Défiance dans les médias, les partis politiques, les institutions… Comment objectiver et mesurer ces tendances sociétales et tenter d’y apporter des réponses ? Tel est l’enjeu d’outils tels que le Baromètre de l’esprit critique, créé par Universcience et dont les résultats de la quatrième édition viennent d’être communiqués en mars 2025.

Infographie : les Français et les moyens d'information. Des sources d'information en rupture pour les 15-24 ans. L'identité de la personne qui relaie est importante pour les 15-24 ans. L'IA devient une source d'information pour suivre l'actualité : 21 % des 15-24 ans
© Baromètre de l’esprit critique 2025 / EPPDCSI / R.Moretto

Climat de défiance

En février 2025, le Centre de recherches politiques de Sciences Po (Cevipof) publie les résultats de son Baromètre de la confiance politique. Un chiffre inquiète : seulement 26 % des personnes interrogées en France déclarent avoir confiance dans la politique, contre 47 % en Allemagne et 39 % en Italie. Le Gouvernement et l’Assemblée nationale affichent également des indices de confiance particulièrement faibles (27 % et 24 %).
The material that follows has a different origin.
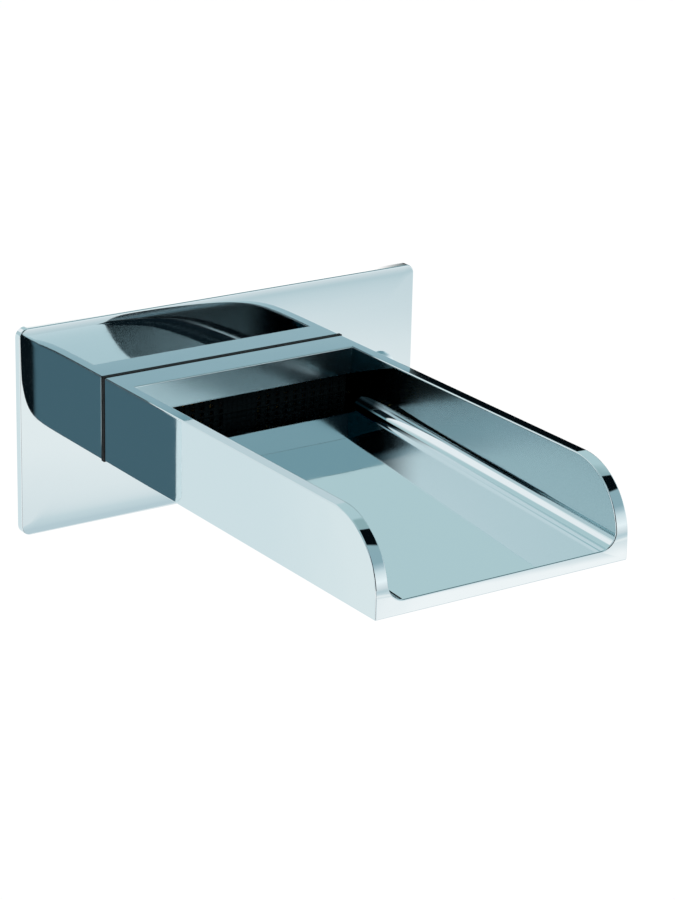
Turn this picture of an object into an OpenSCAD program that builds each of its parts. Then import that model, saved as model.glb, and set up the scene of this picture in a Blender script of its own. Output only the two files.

Au-delà des institutions, c’est la démocratie elle-même qui est remise en question : un quart des Français·es pensent que la démocratie de leur pays fonctionne correctement contre 51 % des Allemand·es. Une défiance qui pousse une partie de la population française à se détourner de la politique.

Le baromètre La Croix / Verian / La Poste, qui mesure la confiance dans les médias en France, fait, quant à lui, état d’une « fatigue informationnelle » et d’une défiance généralisée envers les moyens d’information. En 2025, 32 % des personnes interrogées pensent que l’on peut avoir confiance dans ce que disent les médias sur les sujets d’actualité, et 82 % d’entre elles font état d’une lassitude, voire d’un rejet par rapport à l’actualité.

Or la possibilité de s’informer auprès de médias fiables et crédibles constitue un des fondements de l’esprit critique (voir pages 4-5). Le rapport des Français et des Françaises à l’information scientifique est-il aussi fragilisé ? Qu’en est-il de leur capacité à discerner le vrai du faux ?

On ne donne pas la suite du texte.